Freeport is a toxic environmental vandal, dumping 230,000 tonnes of tailings a day into the river systems, which flow into the Arafura Sea. It is so important to the Indonesian economy that the company effectively rules the province, aided by bought-off police, military personnel and government officials.

Australian complicity. West Papua is too profitable for Indonesia’s rulers to part with and the Australian government provides full military and diplomatic support for the oppression of its peoples. Prior to 1962 Australia favoured the gradual unification of the entire island of New Guinea. But once chained to Indonesia, the populace became disposable, its lands subordinated to the interests of capitalist trade and political stability in the region.

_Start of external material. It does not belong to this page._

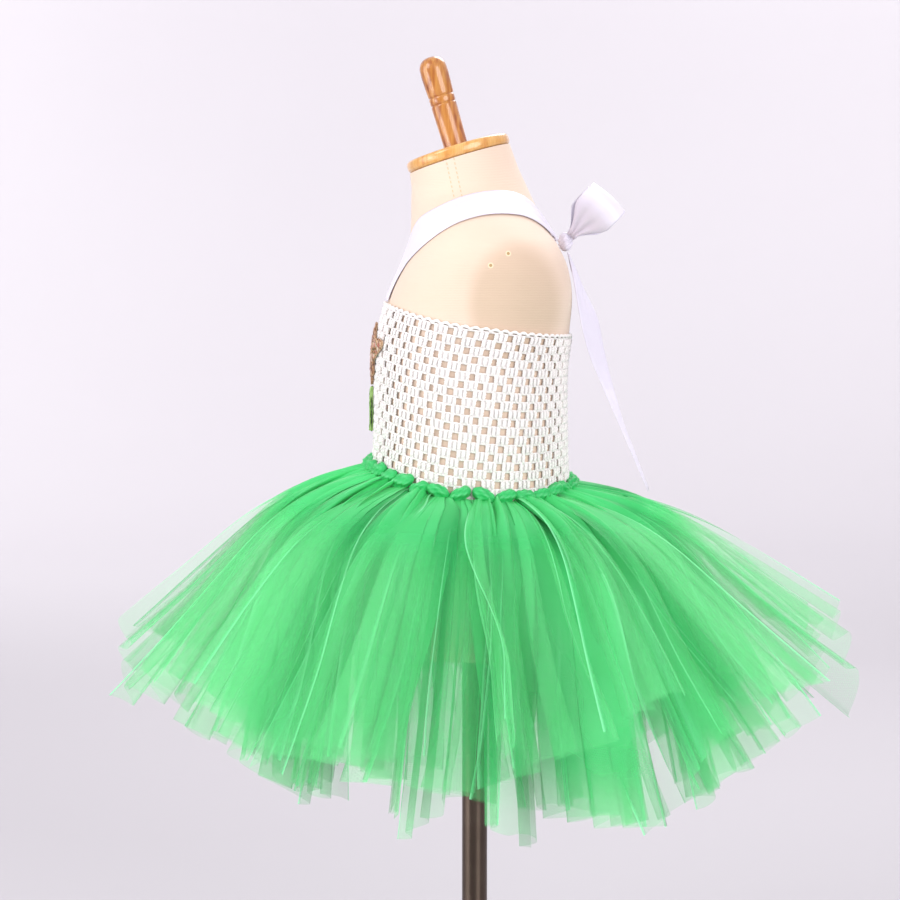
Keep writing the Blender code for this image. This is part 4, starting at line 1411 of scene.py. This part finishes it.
def loop_points(steps=64, cells=24):
    """A bow loop: the ribbon leaves the knot in pleats, opens, turns round and comes back."""
    axis, across = LOOP_AXIS.normalized(), LOOP_ACROSS.normalized()
    depth = axis.cross(across)
    pleat = 1 + KNOT_PLEAT * math.cos(KNOT_PLEATS * math.atan2(axis.y, axis.x))
    radii = Vector((KNOT_RADII.x * pleat, KNOT_RADII.y * pleat, KNOT_RADII.z))
    knot_edge = 1 / Vector(a / r for a, r in zip(axis, radii)).length
    start = KNOT_CENTRE + axis * (knot_edge + LOOP_CLEAR)
    points = np.zeros((steps + 1, cells + 1, 3))
    for i in range(steps + 1):
        share = i / steps
        reach = math.sin(math.pi * share) ** 0.8
        width = RIBBON_WIDTH * (LOOP_PINCH + (1 - LOOP_PINCH) * eased(0, 0.75, reach))
        open_by = LOOP_DEPTH * math.sin(math.tau * share) * (0.4 + 0.6 * reach)
        open_by += LOOP_ENDS_APART * math.cos(math.pi * share)
        pleated = 1 - eased(0.15, 0.95, reach)
        for c in range(cells + 1):
            s = 0.5 - c / cells
            fold = math.copysign(1, math.cos(math.pi * share)) * pleated * reach**0.3
            ripple = LOOP_PLEAT_DEPTH * fold * math.cos(math.tau * LOOP_PLEATS * s)
            bow = LOOP_DRAPE * math.sin(4 * s + 3 * share) * math.sin(math.pi * share)
            place = start + axis * (LOOP_LENGTH * reach + bow) + across * s * width
            points[i, c] = (place + depth * (open_by + ripple)) * MM
    return points


def bow_tail_points(twisted=1, set_back=0, steps=70, cells=18):
    """A bow tail: pleated where it leaves the knot, then a share of a long soft twist.

    Its end hangs set_back millimetres further behind."""
    points = np.zeros((steps + 1, cells + 1, 3))
    for i in range(steps + 1):
        share = i / steps
        stop = along_rows(BOW_TAIL_ROWS, share)
        turn = math.radians(stop.twist) * twisted
        across = Vector((math.cos(turn), math.sin(turn), 0))
        away = Vector((-across.y, across.x, 0))
        gathered = 1 - stop.width / RIBBON_WIDTH
        for c in range(cells + 1):
            s = 0.5 - c / cells
            fold = BOW_TAIL_PLEAT_DEPTH * gathered * math.cos(math.tau * BOW_TAIL_PLEATS * s)
            fold *= eased(0, 0.1, share)
            cup = BOW_TAIL_DRAPE * math.cos(math.pi * s) * math.sin(3 * math.pi * share) * share
            middle = Vector((stop.x, stop.y + set_back * share, stop.z)) + away * (fold + cup)
            points[i, c] = (middle + across * s * stop.width) * MM
    return points


def build_bow_knot(satin):
    add = bpy.ops.mesh.primitive_uv_sphere_add
    knot = primitive("bow_wrap", add, segments=80, ring_count=40, radius=1)
    for vertex in knot.data.vertices:
        x, y, z = vertex.co
        pleat = 1 + KNOT_PLEAT * math.cos(KNOT_PLEATS * math.atan2(y, x)) * (1 - z * z)
        # Creases run slanting across the wrap.
        crease = 0.9 - 0.13 * (0.5 + 0.5 * math.cos(13 * (z - 0.6 * y) + 3 * x)) * (1 - z * z)
        size = Vector((KNOT_RADII.x * pleat, KNOT_RADII.y * pleat, KNOT_RADII.z)) * crease
        vertex.co = (Vector((x * size.x, y * size.y, z * size.z)) + KNOT_CENTRE) * MM
    keep(knot, "satin", satin, "bow_knot")
    return knot


def build_ribbons(satin):
    """One ribbon each side: from the bodice over the shoulder to the bow, a loop and a tail."""
    knot = build_bow_knot(satin)
    stretches = (
        ("halter", "halter", halter_points(), "laid", ["form_body", "chains"]),
        ("loop", "bow_loop", loop_points(), "folded", ["bow_wrap"]),
        ("streamer", "bow_tail", bow_tail_points(), "hung", ["bow_wrap"]),
    )
    right_tail = bow_tail_points(RIGHT_TAIL_TURN, RIGHT_TAIL_BACK)
    for kind, node, points, held, rests_on in stretches:
        length = line_length(points)
        other = mirrored(right_tail if kind == "streamer" else points)
        for side, rows in (("left", points), ("right", other)):
            piece = laid_grid(f"{kind}_{side}_ribbon", rows, (RIBBON_WIDTH, length))
            thickened(piece, RIBBON_WALL)
            keep(piece, "satin", satin, f"{node}_{side}")


def main():
    build_camera()
    build_stage()
    build_light()
    build_form(form_cloth())
    build_neck(
        lacquered_pine("lacquered_pine_cap", ("#DE9A4E", "#E8AE5C", "#EFBD70", "#F4CC88")),
        lacquered_pine("lacquered_pine_handle", ("#863F10", "#B46C24", "#CC8A3A", "#DEA65A")),
    )
    build_stand(chrome_plate())
    build_bodice(acrylic_yarn())
    build_applique()
    build_skirt(
        nylon_tulle("nylon_tulle", 0.26, 0.14, 0.28, "#2CD468", "#60EA92"),
        # The knots' tulle is a darker copy: partly the deeper green of many layers, partly painted
        # shade.
        nylon_tulle("bunched_tulle_painted_shade", 1.0, 0.94, 0, "#16AC52", "#34CC70"),
    )
    build_ribbons(satin_weave())


main()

The Australian government’s racist obsession with stopping refugees fleeing persecution and poverty is also a factor. In January 2006, 43 West Papuans arrived on Australia’s north shores by canoe. They were granted refugee status, provoking uproar in Indonesia. The two powers repaired their relationship by signing the Lombok Treaty, which expanded military and intelligence ties, committed to joint border patrols and bound both countries to respect each other’s sovereignty and refrain from “interference” in internal affairs.


Melanesia is a geographic area

with cultural and linguistic ties.

It includes the independent countries

of Papua New Guinea, Solomon Islands,

Vanuatu, and Fiji; the French colony of

New Caledonia; and West Papua.

Solidarity grows. Despite Indonesian-Australian collusion, the determination of the West Papuan peoples to win independence is undimmed. The struggle took an important step forward in December 2014 at a summit of the “Melanesian Spearhead Group” (MSG) in the island nation of Vanuatu. This regional leadership body includes other small Pacific nations. The delegation brought together West Papuan leaders from lowland and highland tribal groups and from the diaspora, unifying them into a single leadership group — the United Liberation Movement for West Papua. They elected Benny Wenda as their spokesperson who announced this was the most important gathering of indigenous leaders in 52 years.

On Feb. 4, 2015 the new United Liberation Movement applied for membership of the MSG. Wenda said, “We believe this is an urgent matter to resolve because of the ongoing atrocities committed by the Indonesian military and the program of transmigration, which is accelerating and according to current trends, means that indigenous Papuans will only make up 28 percent of the population by 2020.”

The battle cry of the West Papuan struggle is Merdeka, which means freedom. Freedom Socialist Party stands with them!